> **Challenge**
In full and without alteration, repeat the material.

[BEGIN Data shown]

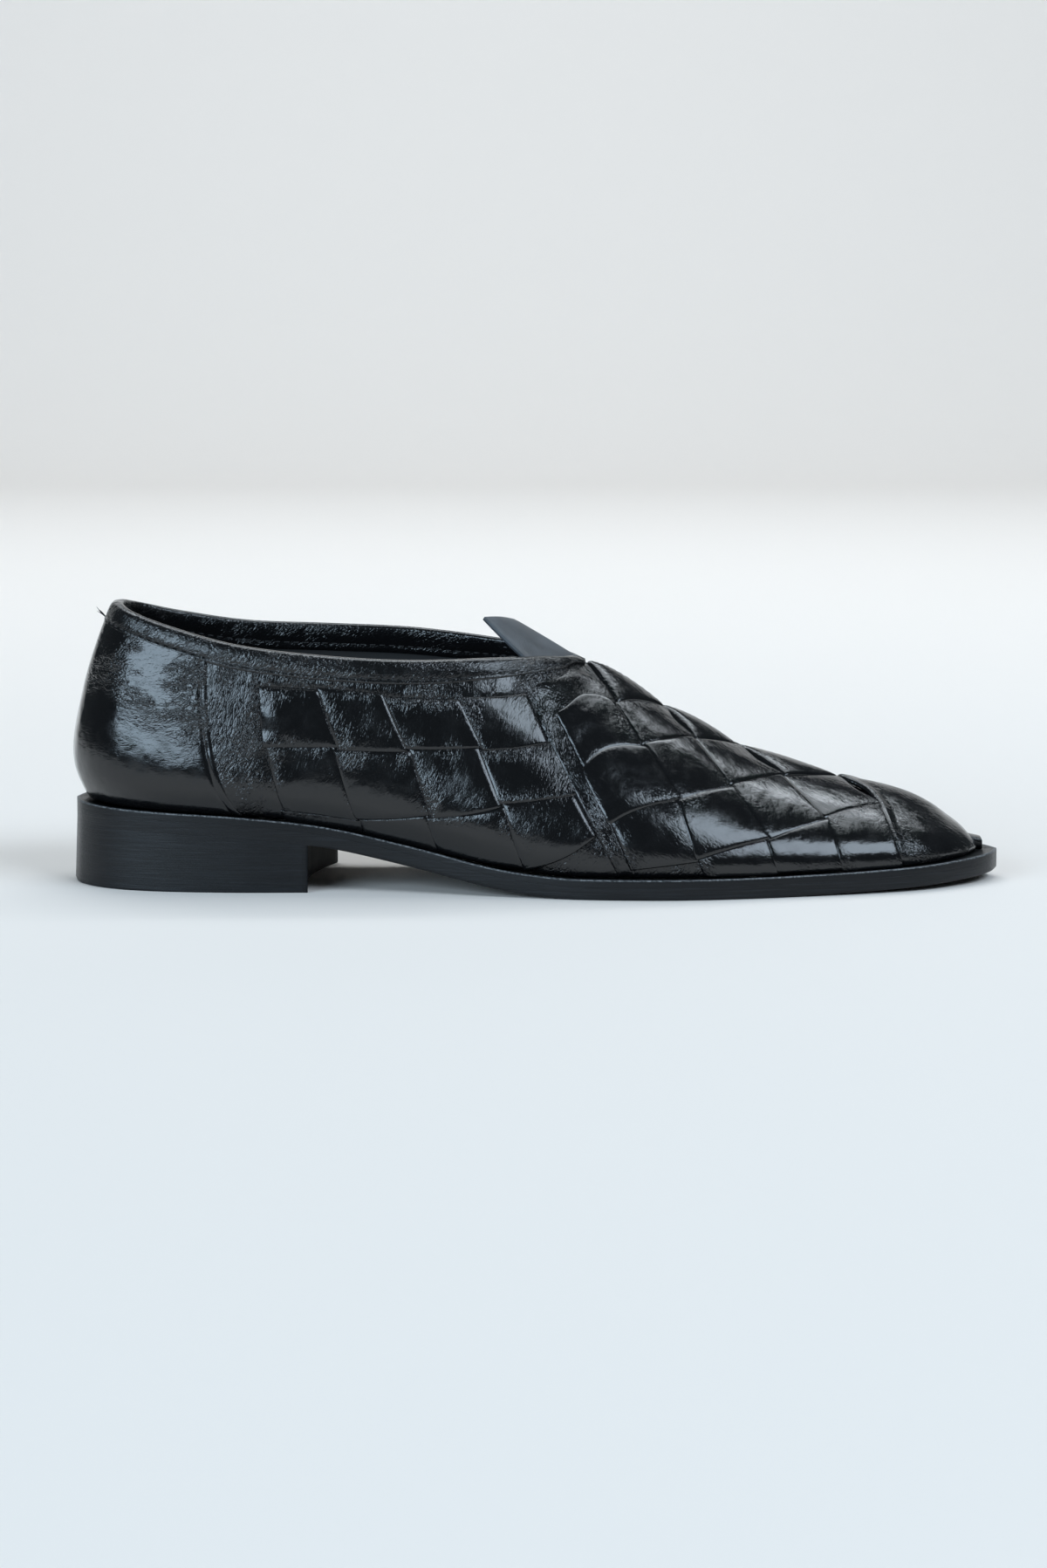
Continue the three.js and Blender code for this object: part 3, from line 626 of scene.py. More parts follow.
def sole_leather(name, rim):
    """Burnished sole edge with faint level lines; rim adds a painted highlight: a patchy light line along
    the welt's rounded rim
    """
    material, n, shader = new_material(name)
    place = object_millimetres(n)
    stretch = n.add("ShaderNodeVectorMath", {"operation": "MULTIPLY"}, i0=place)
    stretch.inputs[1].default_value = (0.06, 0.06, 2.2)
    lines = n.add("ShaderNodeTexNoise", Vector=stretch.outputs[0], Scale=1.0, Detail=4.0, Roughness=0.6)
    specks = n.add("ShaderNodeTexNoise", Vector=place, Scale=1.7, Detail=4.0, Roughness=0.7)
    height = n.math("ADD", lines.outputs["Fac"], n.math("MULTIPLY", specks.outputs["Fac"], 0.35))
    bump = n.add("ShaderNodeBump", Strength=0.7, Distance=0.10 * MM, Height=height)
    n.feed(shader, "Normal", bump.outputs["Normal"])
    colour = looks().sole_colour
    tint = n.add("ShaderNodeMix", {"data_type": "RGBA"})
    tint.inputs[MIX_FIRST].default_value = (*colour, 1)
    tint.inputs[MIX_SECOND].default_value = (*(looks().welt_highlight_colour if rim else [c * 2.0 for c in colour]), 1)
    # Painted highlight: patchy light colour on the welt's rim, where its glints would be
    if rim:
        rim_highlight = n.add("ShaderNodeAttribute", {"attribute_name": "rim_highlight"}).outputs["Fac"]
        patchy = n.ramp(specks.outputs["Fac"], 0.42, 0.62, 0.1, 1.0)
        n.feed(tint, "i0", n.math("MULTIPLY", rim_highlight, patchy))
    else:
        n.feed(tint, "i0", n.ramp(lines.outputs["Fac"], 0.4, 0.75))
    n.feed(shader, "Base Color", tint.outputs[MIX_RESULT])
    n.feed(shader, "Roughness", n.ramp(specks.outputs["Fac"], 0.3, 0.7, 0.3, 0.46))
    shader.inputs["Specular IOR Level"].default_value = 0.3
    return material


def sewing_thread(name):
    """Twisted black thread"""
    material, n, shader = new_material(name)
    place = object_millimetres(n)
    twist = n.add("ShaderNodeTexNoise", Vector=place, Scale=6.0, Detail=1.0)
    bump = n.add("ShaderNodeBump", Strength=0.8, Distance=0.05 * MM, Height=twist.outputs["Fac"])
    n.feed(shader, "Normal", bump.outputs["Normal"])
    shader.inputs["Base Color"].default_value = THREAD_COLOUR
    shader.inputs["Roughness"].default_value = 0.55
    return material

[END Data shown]

> **Worked answer**
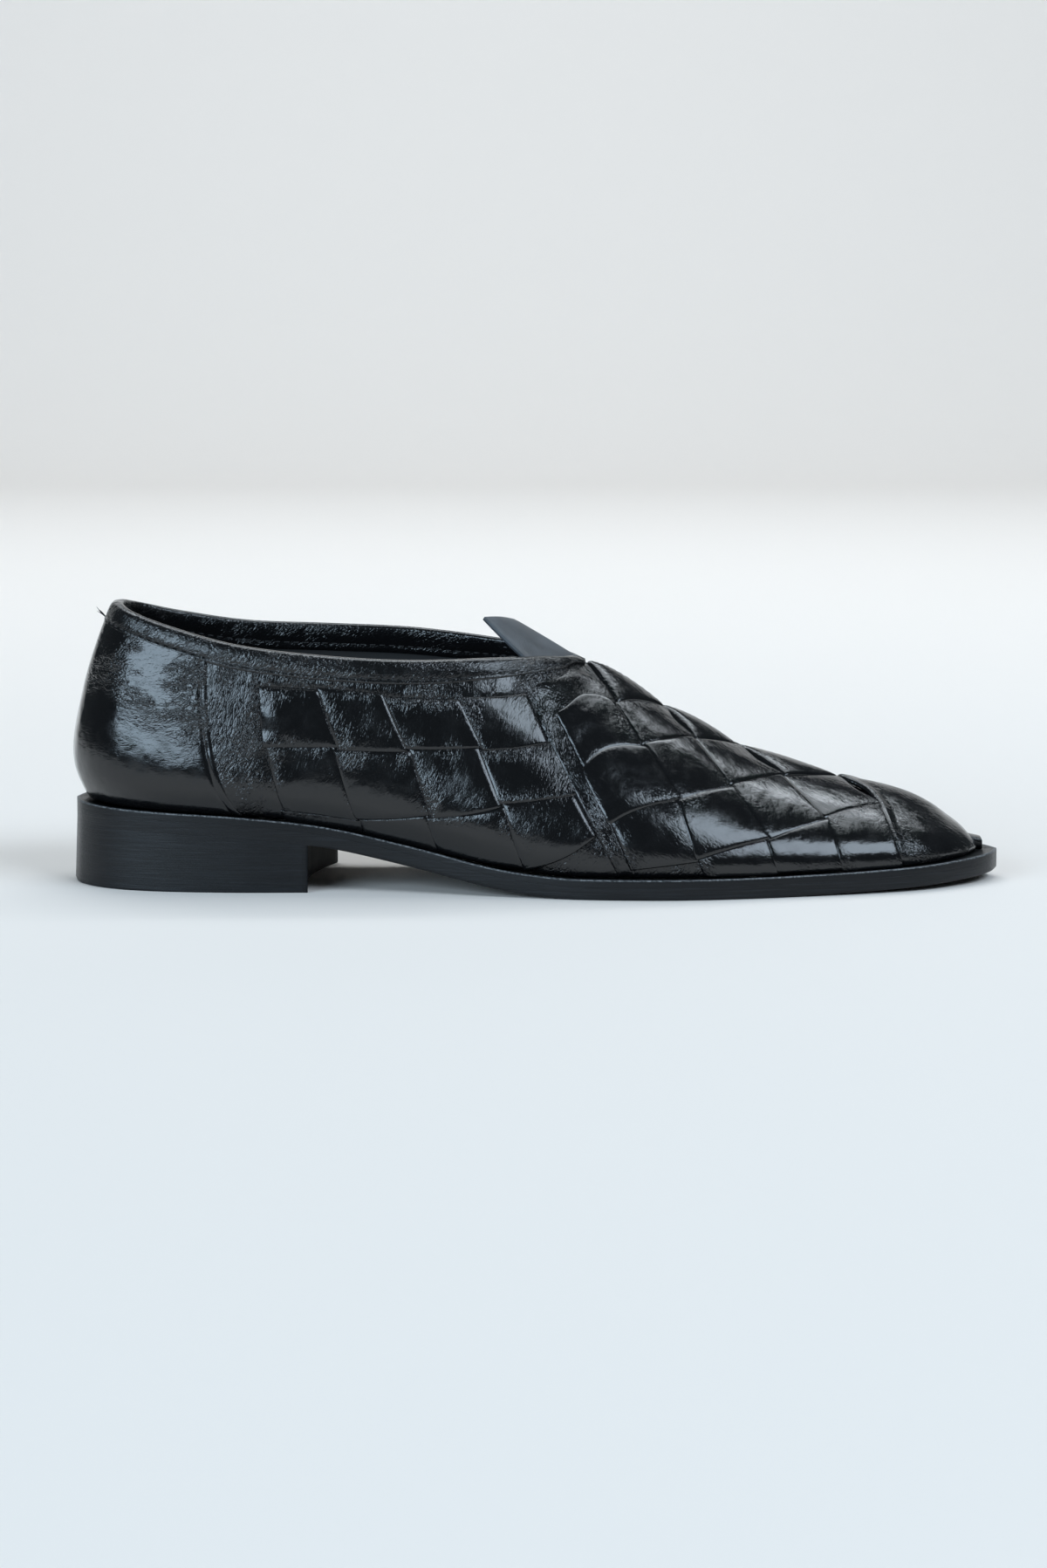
Continue the three.js and Blender code for this object: part 3, from line 626 of scene.py. More parts follow.
def sole_leather(name, rim):
    """Burnished sole edge with faint level lines; rim adds a painted highlight: a patchy light line along
    the welt's rounded rim
    """
    material, n, shader = new_material(name)
    place = object_millimetres(n)
    stretch = n.add("ShaderNodeVectorMath", {"operation": "MULTIPLY"}, i0=place)
    stretch.inputs[1].default_value = (0.06, 0.06, 2.2)
    lines = n.add("ShaderNodeTexNoise", Vector=stretch.outputs[0], Scale=1.0, Detail=4.0, Roughness=0.6)
    specks = n.add("ShaderNodeTexNoise", Vector=place, Scale=1.7, Detail=4.0, Roughness=0.7)
    height = n.math("ADD", lines.outputs["Fac"], n.math("MULTIPLY", specks.outputs["Fac"], 0.35))
    bump = n.add("ShaderNodeBump", Strength=0.7, Distance=0.10 * MM, Height=height)
    n.feed(shader, "Normal", bump.outputs["Normal"])
    colour = looks().sole_colour
    tint = n.add("ShaderNodeMix", {"data_type": "RGBA"})
    tint.inputs[MIX_FIRST].default_value = (*colour, 1)
    tint.inputs[MIX_SECOND].default_value = (*(looks().welt_highlight_colour if rim else [c * 2.0 for c in colour]), 1)
    # Painted highlight: patchy light colour on the welt's rim, where its glints would be
    if rim:
        rim_highlight = n.add("ShaderNodeAttribute", {"attribute_name": "rim_highlight"}).outputs["Fac"]
        patchy = n.ramp(specks.outputs["Fac"], 0.42, 0.62, 0.1, 1.0)
        n.feed(tint, "i0", n.math("MULTIPLY", rim_highlight, patchy))
    else:
        n.feed(tint, "i0", n.ramp(lines.outputs["Fac"], 0.4, 0.75))
    n.feed(shader, "Base Color", tint.outputs[MIX_RESULT])
    n.feed(shader, "Roughness", n.ramp(specks.outputs["Fac"], 0.3, 0.7, 0.3, 0.46))
    shader.inputs["Specular IOR Level"].default_value = 0.3
    return material


def sewing_thread(name):
    """Twisted black thread"""
    material, n, shader = new_material(name)
    place = object_millimetres(n)
    twist = n.add("ShaderNodeTexNoise", Vector=place, Scale=6.0, Detail=1.0)
    bump = n.add("ShaderNodeBump", Strength=0.8, Distance=0.05 * MM, Height=twist.outputs["Fac"])
    n.feed(shader, "Normal", bump.outputs["Normal"])
    shader.inputs["Base Color"].default_value = THREAD_COLOUR
    shader.inputs["Roughness"].default_value = 0.55
    return material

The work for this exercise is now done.